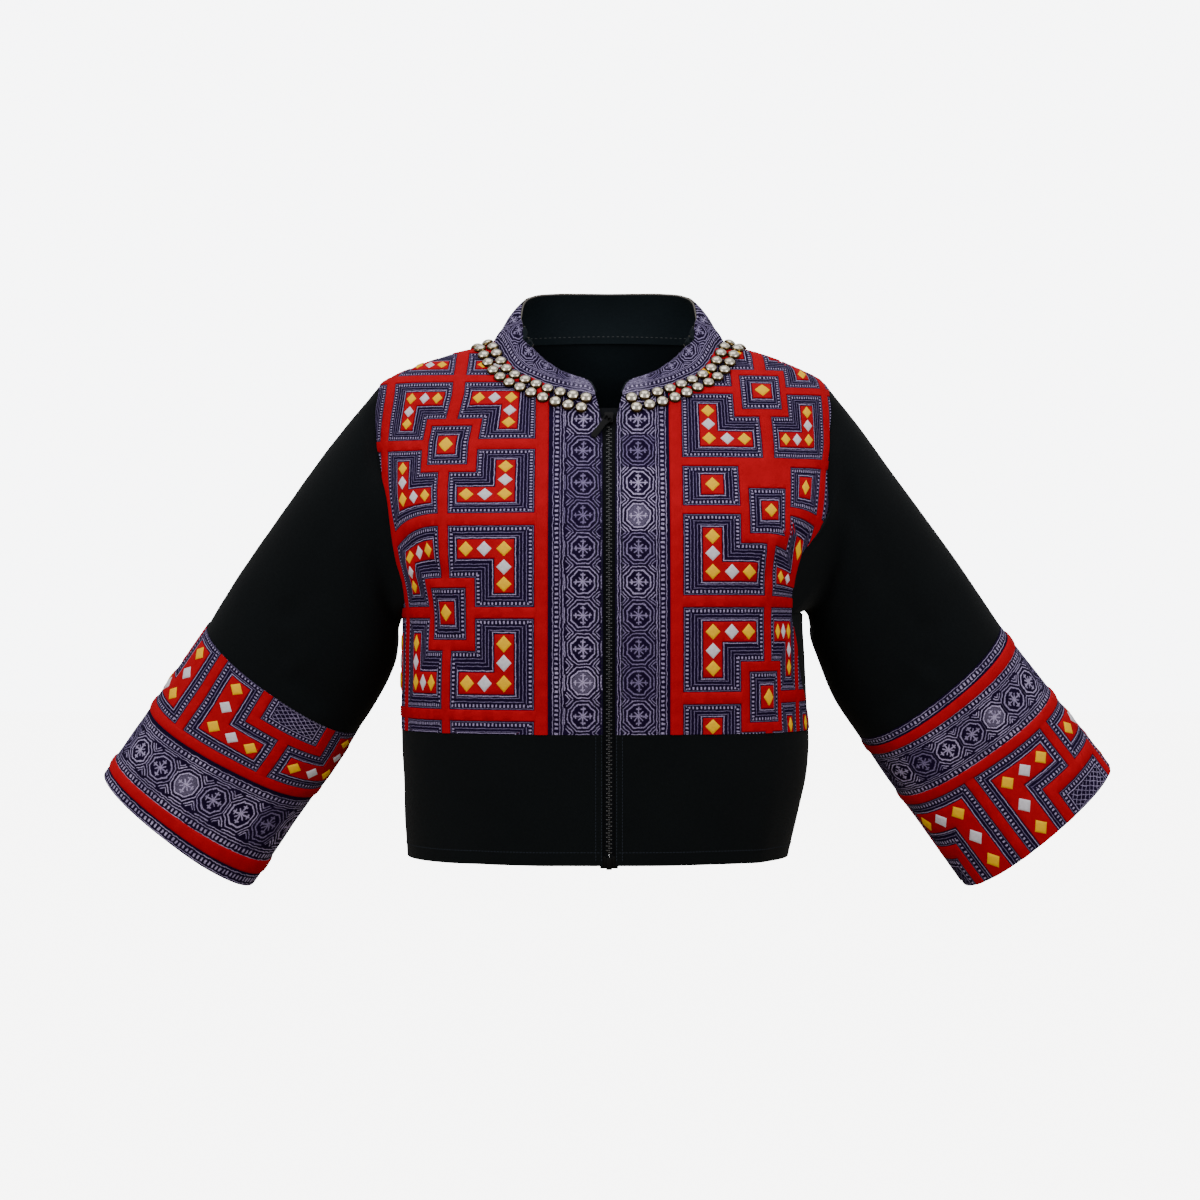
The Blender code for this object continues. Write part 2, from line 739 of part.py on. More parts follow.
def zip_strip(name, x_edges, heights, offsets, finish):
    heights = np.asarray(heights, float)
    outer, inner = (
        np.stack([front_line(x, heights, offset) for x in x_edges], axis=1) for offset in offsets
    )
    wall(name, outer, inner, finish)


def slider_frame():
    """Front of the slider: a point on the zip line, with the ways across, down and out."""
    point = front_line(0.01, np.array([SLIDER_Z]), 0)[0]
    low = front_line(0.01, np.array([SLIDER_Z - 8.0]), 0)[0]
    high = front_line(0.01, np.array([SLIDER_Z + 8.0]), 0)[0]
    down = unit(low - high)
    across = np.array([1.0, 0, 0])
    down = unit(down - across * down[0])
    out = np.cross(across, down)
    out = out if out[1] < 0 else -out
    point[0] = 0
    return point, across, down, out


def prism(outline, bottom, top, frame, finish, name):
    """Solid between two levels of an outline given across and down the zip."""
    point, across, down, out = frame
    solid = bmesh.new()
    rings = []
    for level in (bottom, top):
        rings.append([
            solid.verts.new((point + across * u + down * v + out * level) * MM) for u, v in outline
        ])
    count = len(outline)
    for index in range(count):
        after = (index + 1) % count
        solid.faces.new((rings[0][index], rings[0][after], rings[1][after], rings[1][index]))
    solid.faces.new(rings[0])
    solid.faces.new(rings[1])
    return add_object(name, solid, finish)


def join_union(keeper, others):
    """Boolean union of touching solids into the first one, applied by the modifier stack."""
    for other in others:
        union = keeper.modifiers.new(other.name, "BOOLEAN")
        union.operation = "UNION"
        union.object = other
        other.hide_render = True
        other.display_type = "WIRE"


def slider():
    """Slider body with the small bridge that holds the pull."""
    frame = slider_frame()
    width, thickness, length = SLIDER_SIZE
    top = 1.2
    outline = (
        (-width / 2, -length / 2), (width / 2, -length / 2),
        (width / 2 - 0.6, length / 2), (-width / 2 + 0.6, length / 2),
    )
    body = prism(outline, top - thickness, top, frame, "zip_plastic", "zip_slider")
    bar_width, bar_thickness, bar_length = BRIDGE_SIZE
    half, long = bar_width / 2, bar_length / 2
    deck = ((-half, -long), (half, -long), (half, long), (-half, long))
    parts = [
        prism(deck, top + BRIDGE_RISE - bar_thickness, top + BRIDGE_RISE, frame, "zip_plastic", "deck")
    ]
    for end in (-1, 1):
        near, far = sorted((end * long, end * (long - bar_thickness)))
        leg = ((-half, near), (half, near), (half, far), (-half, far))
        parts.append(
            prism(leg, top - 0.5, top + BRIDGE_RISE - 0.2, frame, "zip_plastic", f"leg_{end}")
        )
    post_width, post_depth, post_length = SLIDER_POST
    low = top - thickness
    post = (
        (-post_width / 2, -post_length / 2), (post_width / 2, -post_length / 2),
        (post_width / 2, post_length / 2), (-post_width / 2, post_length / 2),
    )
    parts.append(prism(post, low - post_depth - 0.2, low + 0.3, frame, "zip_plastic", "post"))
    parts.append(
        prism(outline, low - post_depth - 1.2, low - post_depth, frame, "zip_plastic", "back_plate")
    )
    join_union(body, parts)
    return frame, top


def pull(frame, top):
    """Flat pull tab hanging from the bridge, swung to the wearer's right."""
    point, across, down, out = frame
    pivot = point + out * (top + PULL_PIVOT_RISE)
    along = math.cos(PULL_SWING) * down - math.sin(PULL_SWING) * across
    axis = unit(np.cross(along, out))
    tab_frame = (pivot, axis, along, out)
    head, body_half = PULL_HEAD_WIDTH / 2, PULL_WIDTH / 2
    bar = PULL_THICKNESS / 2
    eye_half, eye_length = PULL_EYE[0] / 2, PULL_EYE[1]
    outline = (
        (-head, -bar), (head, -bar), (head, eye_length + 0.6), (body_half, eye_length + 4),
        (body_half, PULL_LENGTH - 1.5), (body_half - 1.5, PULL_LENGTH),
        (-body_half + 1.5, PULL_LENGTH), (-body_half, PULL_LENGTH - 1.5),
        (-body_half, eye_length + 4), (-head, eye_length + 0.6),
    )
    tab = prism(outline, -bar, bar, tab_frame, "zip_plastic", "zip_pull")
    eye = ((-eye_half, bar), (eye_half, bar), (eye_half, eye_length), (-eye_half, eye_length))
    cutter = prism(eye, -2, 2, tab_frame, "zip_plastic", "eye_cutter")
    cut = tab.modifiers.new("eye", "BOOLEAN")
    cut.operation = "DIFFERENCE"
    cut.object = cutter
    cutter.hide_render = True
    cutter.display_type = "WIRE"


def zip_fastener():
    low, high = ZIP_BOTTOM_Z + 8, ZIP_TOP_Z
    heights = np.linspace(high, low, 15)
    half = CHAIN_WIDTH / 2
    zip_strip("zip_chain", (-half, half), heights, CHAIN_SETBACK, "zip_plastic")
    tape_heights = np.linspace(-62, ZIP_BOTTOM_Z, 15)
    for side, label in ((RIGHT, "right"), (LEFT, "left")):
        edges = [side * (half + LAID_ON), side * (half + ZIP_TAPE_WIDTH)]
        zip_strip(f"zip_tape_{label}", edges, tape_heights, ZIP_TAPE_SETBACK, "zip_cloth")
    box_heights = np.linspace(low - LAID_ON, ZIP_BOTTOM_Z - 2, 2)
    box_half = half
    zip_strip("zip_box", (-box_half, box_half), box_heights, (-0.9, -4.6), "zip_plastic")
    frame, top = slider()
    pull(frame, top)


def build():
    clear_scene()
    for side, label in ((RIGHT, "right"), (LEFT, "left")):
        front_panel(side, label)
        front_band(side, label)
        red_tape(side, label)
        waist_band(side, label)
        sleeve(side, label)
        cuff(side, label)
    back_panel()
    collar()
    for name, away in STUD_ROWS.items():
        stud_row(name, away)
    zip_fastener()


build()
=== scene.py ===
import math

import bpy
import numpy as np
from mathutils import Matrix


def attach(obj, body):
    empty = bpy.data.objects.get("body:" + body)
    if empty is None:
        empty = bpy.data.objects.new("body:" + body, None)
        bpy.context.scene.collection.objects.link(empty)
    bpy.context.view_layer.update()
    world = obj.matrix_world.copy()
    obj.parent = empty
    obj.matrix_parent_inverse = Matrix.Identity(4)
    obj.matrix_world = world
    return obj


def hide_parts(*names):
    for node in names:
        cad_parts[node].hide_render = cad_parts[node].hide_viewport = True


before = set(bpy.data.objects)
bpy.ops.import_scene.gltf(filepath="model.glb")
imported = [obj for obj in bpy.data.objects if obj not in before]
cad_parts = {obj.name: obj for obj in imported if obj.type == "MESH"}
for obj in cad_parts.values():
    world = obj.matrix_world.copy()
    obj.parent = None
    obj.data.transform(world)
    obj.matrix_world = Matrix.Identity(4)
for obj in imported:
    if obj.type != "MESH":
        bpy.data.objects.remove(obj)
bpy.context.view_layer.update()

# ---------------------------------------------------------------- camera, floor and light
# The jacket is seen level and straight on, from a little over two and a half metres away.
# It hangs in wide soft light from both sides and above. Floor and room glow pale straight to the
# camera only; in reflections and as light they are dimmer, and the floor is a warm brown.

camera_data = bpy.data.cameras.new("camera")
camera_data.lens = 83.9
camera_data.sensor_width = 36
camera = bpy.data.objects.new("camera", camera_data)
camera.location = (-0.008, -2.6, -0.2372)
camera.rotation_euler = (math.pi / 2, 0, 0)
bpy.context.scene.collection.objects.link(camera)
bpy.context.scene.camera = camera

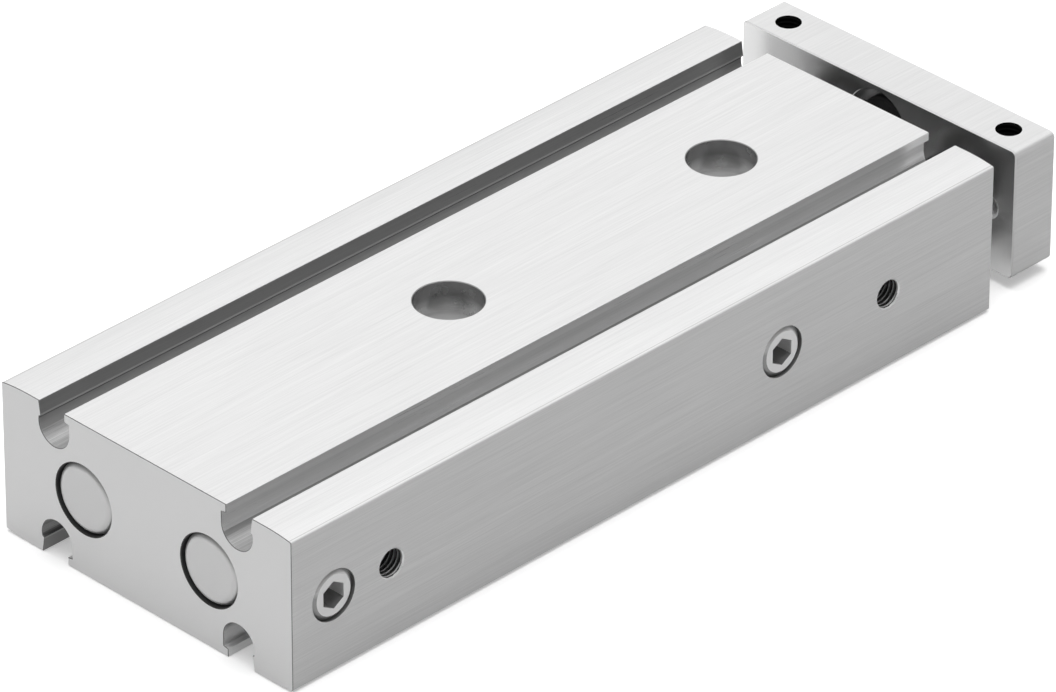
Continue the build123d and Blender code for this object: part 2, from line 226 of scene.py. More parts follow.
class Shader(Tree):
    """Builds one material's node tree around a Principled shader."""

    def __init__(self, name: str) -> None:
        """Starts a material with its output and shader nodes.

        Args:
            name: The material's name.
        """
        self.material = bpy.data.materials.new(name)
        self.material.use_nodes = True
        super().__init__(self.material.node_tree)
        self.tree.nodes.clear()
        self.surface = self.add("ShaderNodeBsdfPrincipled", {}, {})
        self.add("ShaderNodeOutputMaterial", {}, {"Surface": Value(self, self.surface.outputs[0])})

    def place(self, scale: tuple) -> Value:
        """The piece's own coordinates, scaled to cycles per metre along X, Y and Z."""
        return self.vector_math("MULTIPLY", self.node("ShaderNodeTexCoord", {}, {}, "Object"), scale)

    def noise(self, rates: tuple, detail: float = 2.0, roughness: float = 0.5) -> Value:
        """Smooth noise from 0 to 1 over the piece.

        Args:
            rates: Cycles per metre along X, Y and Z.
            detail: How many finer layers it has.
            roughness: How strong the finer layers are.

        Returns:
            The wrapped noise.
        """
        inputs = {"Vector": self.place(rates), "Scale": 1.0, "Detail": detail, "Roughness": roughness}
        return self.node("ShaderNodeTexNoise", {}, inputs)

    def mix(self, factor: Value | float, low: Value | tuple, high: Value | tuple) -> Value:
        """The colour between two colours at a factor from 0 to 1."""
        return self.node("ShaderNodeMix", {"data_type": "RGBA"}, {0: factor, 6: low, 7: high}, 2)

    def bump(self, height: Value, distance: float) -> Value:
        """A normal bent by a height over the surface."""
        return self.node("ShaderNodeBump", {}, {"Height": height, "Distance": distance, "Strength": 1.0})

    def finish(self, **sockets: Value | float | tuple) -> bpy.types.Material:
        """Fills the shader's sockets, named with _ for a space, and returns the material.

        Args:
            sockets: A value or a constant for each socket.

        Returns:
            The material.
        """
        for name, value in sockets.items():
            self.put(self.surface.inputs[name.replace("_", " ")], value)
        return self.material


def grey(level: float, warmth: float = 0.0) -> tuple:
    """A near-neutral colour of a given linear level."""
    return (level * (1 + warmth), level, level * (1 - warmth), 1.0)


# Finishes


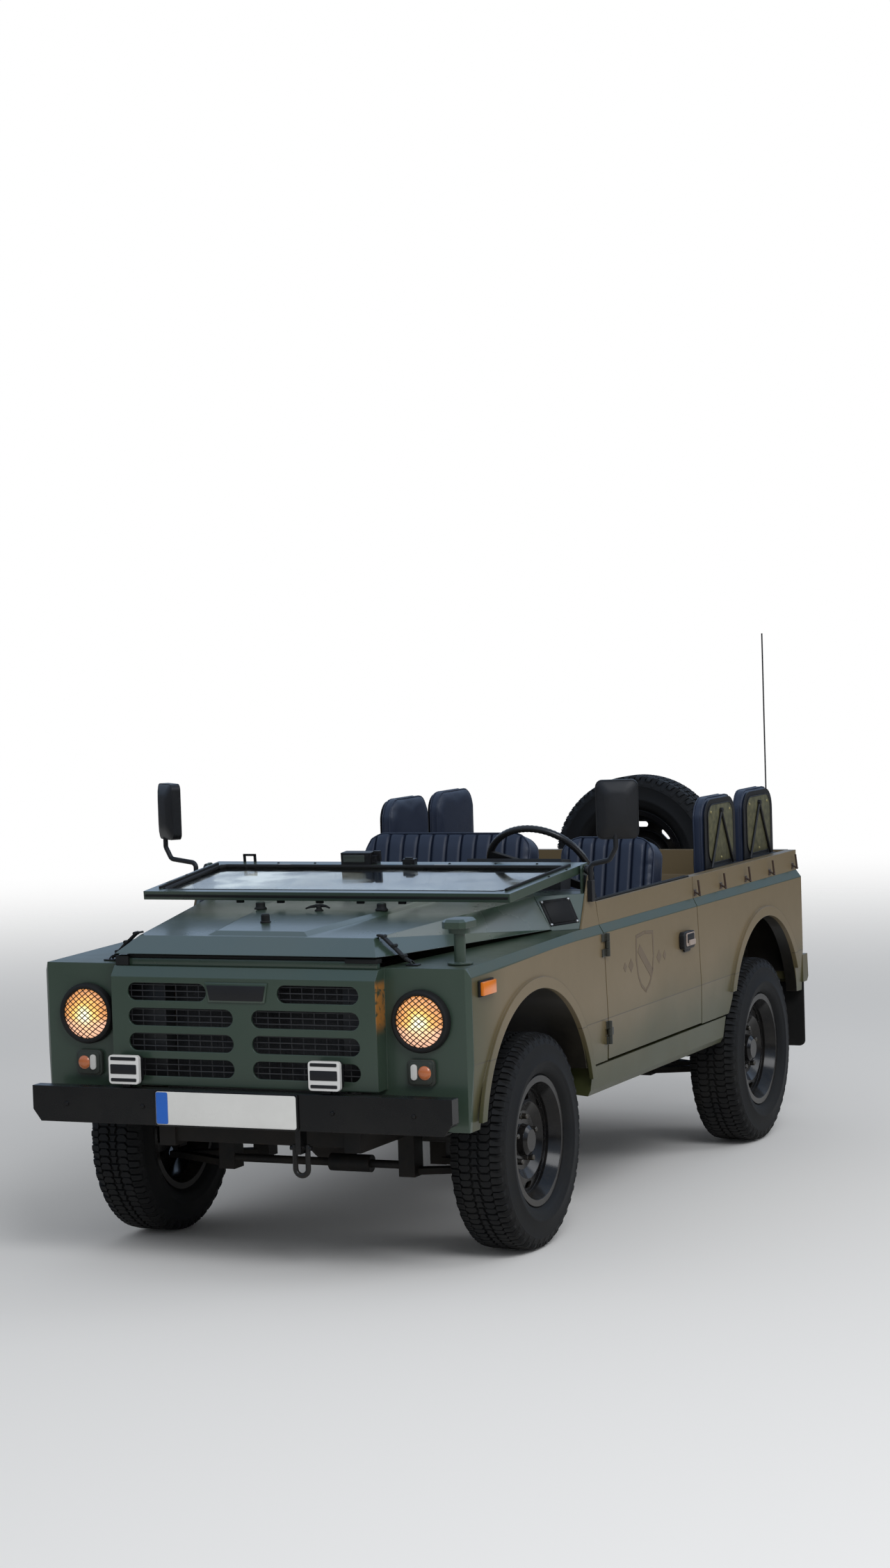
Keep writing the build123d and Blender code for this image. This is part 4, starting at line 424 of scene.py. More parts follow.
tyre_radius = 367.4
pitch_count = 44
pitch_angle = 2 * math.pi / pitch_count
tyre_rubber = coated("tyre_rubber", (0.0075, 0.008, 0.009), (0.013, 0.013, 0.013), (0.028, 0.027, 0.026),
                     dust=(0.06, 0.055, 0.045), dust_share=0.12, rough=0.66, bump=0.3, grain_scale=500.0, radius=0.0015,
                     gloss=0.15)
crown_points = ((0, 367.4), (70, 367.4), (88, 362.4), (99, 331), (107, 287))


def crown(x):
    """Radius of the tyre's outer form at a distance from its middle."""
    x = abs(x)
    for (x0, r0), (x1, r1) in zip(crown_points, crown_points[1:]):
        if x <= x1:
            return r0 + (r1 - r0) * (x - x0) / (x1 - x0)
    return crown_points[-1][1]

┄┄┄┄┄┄

* Work to complete
Above are the entries. Quote exactly the lines from the one bearing "waist_band(side, label)" through the one bearing "obj.parent = empty".

* Response below
        waist_band(side, label)
        sleeve(side, label)
        cuff(side, label)
    back_panel()
    collar()
    for name, away in STUD_ROWS.items():
        stud_row(name, away)
    zip_fastener()


build()
=== scene.py ===
import math

import bpy
import numpy as np
from mathutils import Matrix


def attach(obj, body):
    empty = bpy.data.objects.get("body:" + body)
    if empty is None:
        empty = bpy.data.objects.new("body:" + body, None)
        bpy.context.scene.collection.objects.link(empty)
    bpy.context.view_layer.update()
    world = obj.matrix_world.copy()
    obj.parent = empty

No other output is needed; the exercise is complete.